The real reason why military coups take place so frequently and so easily in Asian countries is the fact that the institutions of democracy had been so badly misused and exploited by the politicians in these countries that they had ceased to be bulwarks against arbitrary rule or effective instruments for protecting the rights of citizens.

These institutions have been in position wherever democracy was subverted by the military, but they had been in a stage of irretrievable decline because of their misuse by selfish and unscrupulous politicians.

People were helplessly watching how the entire electoral system had been manipulated in their countries by power brokers and how persons charged with grave crimes like murder, embezzlement of public funds, etc., have been getting elected and even included as members of the council of ministers.

They have also been witnessing the misuse of the process of law in courts of justice by influential persons to defeat justice. Most importantly, people were witnessing the unabashed abuse of power by those in authority to indulge in shameful acts of corruption and how easily the corrupt could exploit the system and escape from the consequences of their action.

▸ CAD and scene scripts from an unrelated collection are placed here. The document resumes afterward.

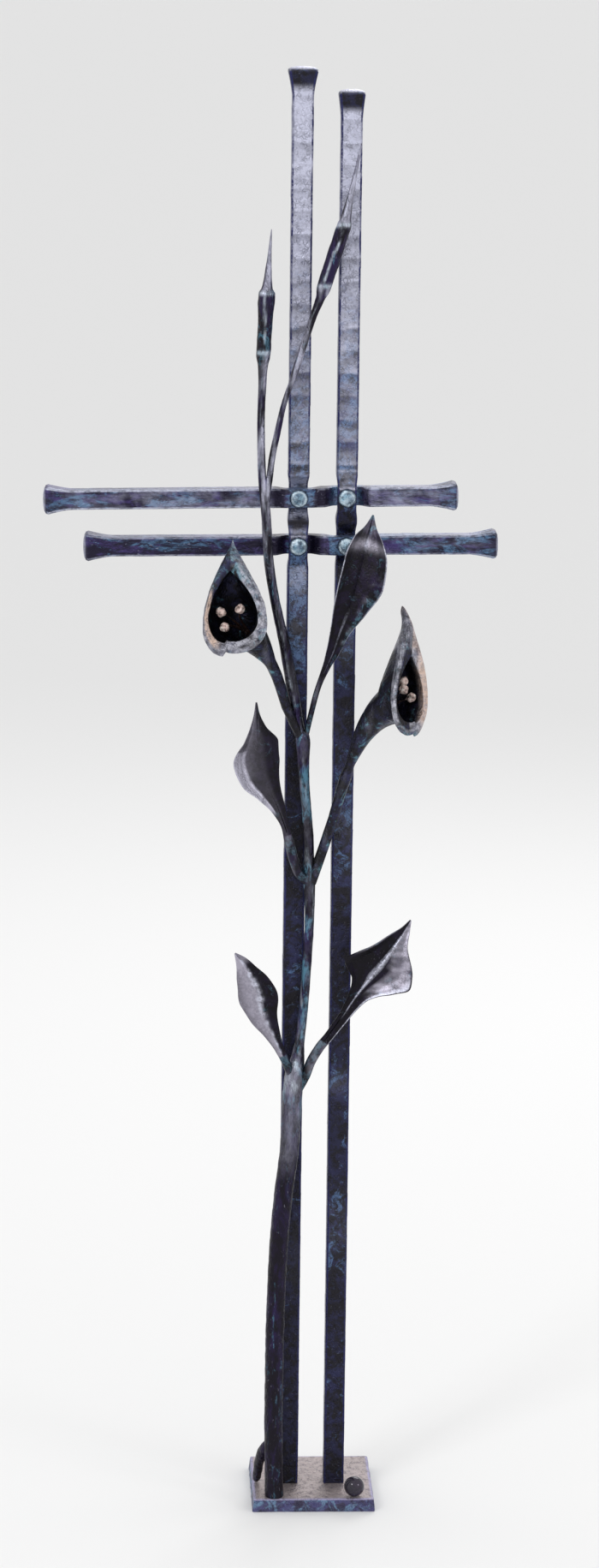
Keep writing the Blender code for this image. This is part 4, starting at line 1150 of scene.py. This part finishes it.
# each row gives x, how far ahead, height and, on the blade, the half widths at its left and right
leaves = {
    "leaf_upper_right": dict(
        look=leaf_look_upper_right,
        stalk=0.0027,
        rows=[
            (-0.0172, 0.0078, 0.7500),
            (-0.0145, 0.0095, 0.7640),
            (-0.0112, 0.0120, 0.7800),
            (-0.0040, 0.0170, 0.8100),
            (0.0035, 0.0205, 0.8300, 0.0042, 0.0036),
            (0.0085, 0.0225, 0.8420, 0.0066, 0.0054),
            (0.0152, 0.0245, 0.8630, 0.0098, 0.0086),
            (0.0240, 0.0255, 0.8880, 0.0155, 0.0172),
            (0.0312, 0.0250, 0.9120, 0.0178, 0.0248),
            (0.0362, 0.0225, 0.9320, 0.0180, 0.0224),
            (0.0395, 0.0190, 0.9490, 0.0135, 0.0155),
            (0.0428, 0.0150, 0.9620, 0.0050, 0.0060),
            (0.0457, 0.0115, 0.9730, 0.0008, 0.0008),
        ],
        facing=(0.0, -1.0, 0.12),
        fold=0.34,
        lip=0.16,
    ),
    "leaf_middle_left": dict(
        look=leaf_look_middle_left,
        stalk=0.0047,
        rows=[
            (-0.0110, 0.0066, 0.6160),
            (-0.0205, 0.0100, 0.6260),
            (-0.0252, 0.0115, 0.6380),
            (-0.0300, 0.0125, 0.6560),
            (-0.0345, 0.0140, 0.6720, 0.0036, 0.0036),
            (-0.0412, 0.0165, 0.6900, 0.0068, 0.0070),
            (-0.0495, 0.0190, 0.7080, 0.0140, 0.0108),
            (-0.0562, 0.0205, 0.7240, 0.0232, 0.0156),
            (-0.0602, 0.0205, 0.7390, 0.0258, 0.0190),
            (-0.0616, 0.0185, 0.7560, 0.0135, 0.0190),
            (-0.0622, 0.0155, 0.7700, 0.0066, 0.0082),
            (-0.0626, 0.0120, 0.7820, 0.0026, 0.0028),
            (-0.0629, 0.0085, 0.7922, 0.0008, 0.0008),
        ],
        facing=(0.10, -1.0, -0.05),
        fold=0.10,
        lip=0.30,
    ),
    "leaf_lower_left": dict(
        look=leaf_look_lower_left,
        stalk=0.0042,
        rows=[
            (-0.0232, 0.0110, 0.4160),
            (-0.0268, 0.0135, 0.4280),
            (-0.0318, 0.0165, 0.4410),
            (-0.0372, 0.0190, 0.4530, 0.0050, 0.0044),
            (-0.0446, 0.0205, 0.4700, 0.0092, 0.0074),
            (-0.0520, 0.0215, 0.4870, 0.0158, 0.0124),
            (-0.0565, 0.0210, 0.5050, 0.0215, 0.0168),
            (-0.0612, 0.0190, 0.5190, 0.0192, 0.0132),
            (-0.0675, 0.0155, 0.5300, 0.0150, 0.0080),
            (-0.0745, 0.0115, 0.5390, 0.0074, 0.0050),
            (-0.0812, 0.0080, 0.5460, 0.0008, 0.0008),
        ],
        facing=(-0.05, -1.0, 0.10),
        fold=-0.30,
        lip=0.08,
    ),
    "leaf_lower_right": dict(
        look=leaf_look_lower_right,
        stalk=0.0046,
        rows=[
            (-0.0205, 0.0110, 0.4080),
            (-0.0120, 0.0130, 0.4250),
            (-0.0068, 0.0150, 0.4400),
            (0.0010, 0.0165, 0.4540),
            (0.0098, 0.0180, 0.4675, 0.0042, 0.0052),
            (0.0228, 0.0200, 0.4870, 0.0046, 0.0064),
            (0.0360, 0.0215, 0.5085, 0.0092, 0.0104),
            (0.0432, 0.0218, 0.5185, 0.0165, 0.0165),
            (0.0505, 0.0220, 0.5280, 0.0365, 0.0262),
            (0.0575, 0.0212, 0.5370, 0.0300, 0.0340),
            (0.0645, 0.0200, 0.5460, 0.0215, 0.0285),
            (0.0755, 0.0165, 0.5610, 0.0118, 0.0100),
            (0.0825, 0.0130, 0.5715, 0.0042, 0.0047),
            (0.0878, 0.0100, 0.5795, 0.0008, 0.0008),
        ],
        facing=(0.12, -1.0, 0.0),
        fold=0.30,
        lip=0.20,
    ),
}


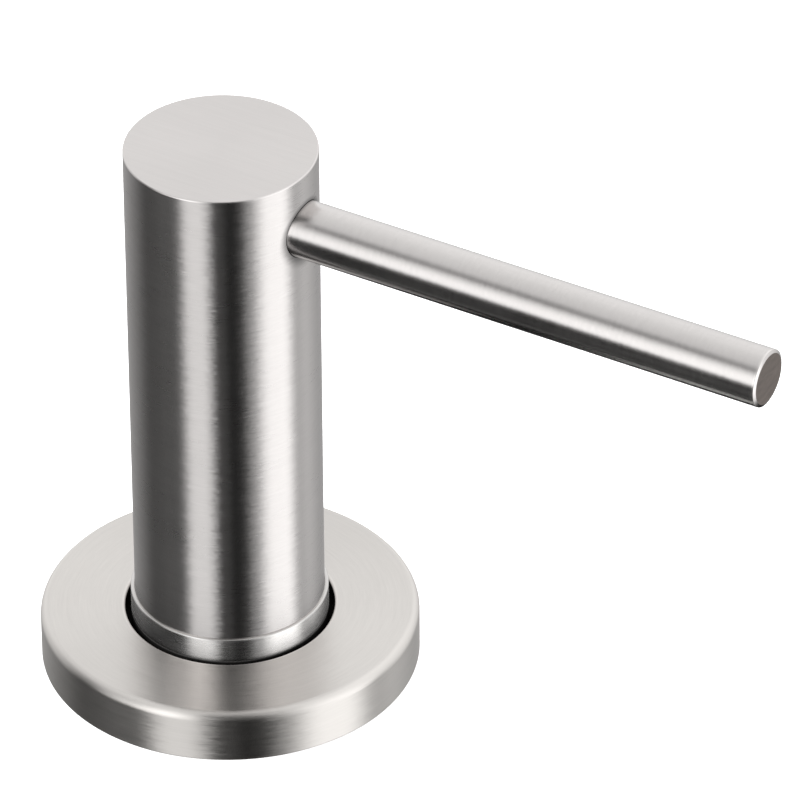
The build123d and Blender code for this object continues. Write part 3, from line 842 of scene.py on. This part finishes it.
def dip_tube_mesh():
    """drawn tube with a slanted lower end"""
    seg, rows, r0, r1 = 64, 60, 2.2, 3.2
    verts, faces = [], []
    zt_, zb_ = -53.8, -197.5
    for shell, r in ((0, r1), (1, r0)):
        for i in range(rows + 1):
            for k in range(seg):
                th = TAU * k / seg
                x, y = r * math.cos(th), r * math.sin(th)
                low = zb_ + x * math.tan(math.radians(35)) * 0.66
                z = low + (zt_ - low) * i / rows
                verts.append((x * MM, y * MM, z * MM))
    n = (rows + 1) * seg
    for i in range(rows):
        for k in range(seg):
            k2 = (k + 1) % seg
            q = (i * seg + k, i * seg + k2, (i + 1) * seg + k2, (i + 1) * seg + k)
            faces.append(q)
            faces.append(tuple(n + v for v in q[::-1]))
    for k in range(seg):
        k2 = (k + 1) % seg
        faces.append((k2, k, n + k, n + k2))
        t0 = rows * seg
        faces.append((t0 + k, t0 + k2, n + t0 + k2, n + t0 + k))
    ob = mesh_object("dip_tube_mesh", verts, faces, M["tube_plastic"])
    ob.data.set_sharp_from_angle(angle=math.radians(35))
    return ob


dip = dip_tube_mesh()
put(dip, "cartridge", "dip_tube", slot="tube_plastic")

def spring_mesh():
    """return spring: round wire wound in seven turns"""
    r, wire, turns, z0, z1 = 5.0, 0.5, 7, -39.98, -12.92
    steps, seg = turns * 48, 12
    rise = (z1 - z0) / (TAU * turns)
    verts, faces = [], []
    for i in range(steps + 1):
        th = TAU * turns * i / steps
        out = Vector((math.cos(th), math.sin(th), 0.0))
        run = Vector((-r * math.sin(th), r * math.cos(th), rise)).normalized()
        up = run.cross(out).normalized() * -1.0
        mid = out * r + Vector((0, 0, z0 + rise * th))
        for k in range(seg):
            a = TAU * k / seg
            verts.append((mid + out * (wire * math.cos(a)) + up * (wire * math.sin(a))) * MM)
    for i in range(steps):
        for k in range(seg):
            k2 = (k + 1) % seg
            faces.append((i * seg + k2, i * seg + k, (i + 1) * seg + k, (i + 1) * seg + k2))
    faces.append(tuple(range(seg)))
    faces.append(tuple(steps * seg + k for k in reversed(range(seg))))
    ob = mesh_object("return_spring_mesh", verts, faces, M["spring_steel"])
    ob.data.set_sharp_from_angle(angle=math.radians(50))
    return ob


spring = spring_mesh()
put(spring, "cartridge", "return_spring", slot=slot_of["return_spring"])
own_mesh(spring)

# spout outlet insert, set back inside the wall, with a funnelled hole
noz_x = 82.0
noz_pts = [(1.2, 76.9), (1.9, 76.9), (1.9, 75.45), (1.6, 75.45), (1.2, 76.2)]
nozzle = lathe("spout_nozzle_mesh", corner_rounds(noz_pts[::-1], [0.1, 0.1, 0.12, 0.1, 0.1], 5), M["nozzle_plastic"], 96,
               origin=(noz_x, 0, 0))
put(nozzle, "head", "spout_nozzle", slot="nozzle_plastic")

# moulded pieces and rings kept from the frame are shaded smooth over their curved walls
for node, ob in frame["nodes"].items():
    if node in ("spout_o_ring", "stem_o_ring", "inlet_check_ball", "outlet_check_ball", "flange_o_ring"):
        for p in ob.data.polygons:
            p.use_smooth = True

# the spout, the flange and the shank are left out of their neighbours' mirror images, which keeps the head's bands clean
for ob in (spout, flange, shank, thr, frame["nodes"]["flange_o_ring"]):
    ob.visible_glossy = False

# =====================================================================  finish
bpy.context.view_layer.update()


def stage_material(nm, c, e):
    mat, g, b = new_material(nm)
    tc = g.new("ShaderNodeTexCoord")
    n = g.noise(g.vmath("SCALE", tc.outputs["Object"], scale=30.0), 1.0, 3.0, 0.6)
    g.link(g.mix(n, tuple(x * 0.97 for x in c), c), b.inputs["Base Color"])
    b.inputs["Roughness"].default_value = 0.9
    b.inputs["Specular IOR Level"].default_value = 0.1
    b.inputs["Emission Color"].default_value = (1, 1, 1, 1)
    b.inputs["Emission Strength"].default_value = e
    return mat


def deck_plate():
    """thin pale deck sample with the hole the dispenser stands in"""
    seg, hole = 128, 17.3
    x0, x1, y0, y1, cr = -62.0, 102.0, -60.0, 60.0, 6.0
    verts, faces = [], []
    out = []
    for k in range(seg):
        th = TAU * k / seg
        dx, dy = math.cos(th), math.sin(th)
        tx = (x1 / dx) if dx > 1e-9 else ((x0 / dx) if dx < -1e-9 else 1e9)
        ty = (y1 / dy) if dy > 1e-9 else ((y0 / dy) if dy < -1e-9 else 1e9)
        t = min(tx, ty)
        out.append((t * dx, t * dy))
    for z, inset in ((-0.02, 0.6), (-0.6, 0.0), (-4.4, 0.0), (-5.0, 0.6)):
        for x, y in out:
            verts.append((x - math.copysign(inset, x) * (abs(x) > 40), y - math.copysign(inset, y) * (abs(y) > 40), z))
    base = len(verts)
    for z in (-0.02, -5.0):
        for k in range(seg):
            th = TAU * k / seg
            verts.append((hole * math.cos(th), hole * math.sin(th), z))
    for i in range(3):
        for k in range(seg):
            k2 = (k + 1) % seg
            faces.append((i * seg + k, (i + 1) * seg + k, (i + 1) * seg + k2, i * seg + k2))
    for k in range(seg):
        k2 = (k + 1) % seg
        faces.append((k, k2, base + k2, base + k))
        faces.append((3 * seg + k2, 3 * seg + k, base + seg + k, base + seg + k2))
        faces.append((base + k, base + k2, base + seg + k2, base + seg + k))
    me = bpy.data.meshes.new("deck_plate")
    me.from_pydata([(x * MM, y * MM, z * MM) for x, y, z in verts], [], faces)
    me.update()
    # the top glows evenly white as a bright floor; the sides are a darker grey copy of it, as painted shade
    me.materials.append(stage_material("deck_top", (0.9, 0.9, 0.9), 0.95))
    me.materials.append(stage_material("deck_side", (0.56, 0.55, 0.54), 0.0))
    for p in me.polygons:
        p.material_index = 0 if p.normal.z > 0.5 else 1
    ob = bpy.data.objects.new("deck_plate", me)
    scene.collection.objects.link(ob)
    ob.visible_glossy = False
    return ob


deck_plate()
fl_me = bpy.data.meshes.new("floor")
fl_me.from_pydata([(x, y, -0.38) for x, y in ((-6, -6), (6, -6), (6, 6), (-6, 6))], [], [(0, 1, 2, 3)])
fl_me.update()
fl_me.materials.append(stage_material("floor_paint", (0.85, 0.85, 0.85), 0.60))
fl = bpy.data.objects.new("floor", fl_me)
scene.collection.objects.link(fl)
fl.visible_glossy = False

It was the combination of these developments in many Third World countries which had destroyed the credibility of the institutions of democracy and made it easy for the decimation of democracy by the men from the barracks eager to grab power.

The collapse of the institutions of democracy does not take place all of a sudden in any country. They reach the stage of collapse when the signals of decline are deliberately ignored or when compromises with what is right and proper are made to save the offenders or for the government to remain in power.

The lessons that we in India have to draw from what we see of khaki governments in other countries and from the signals which have started appearing in our country is that, ignoring the warning signals about the dilution or distortion of the institutions of democracy can be very costly and can lead to a situation where remedies may be too late.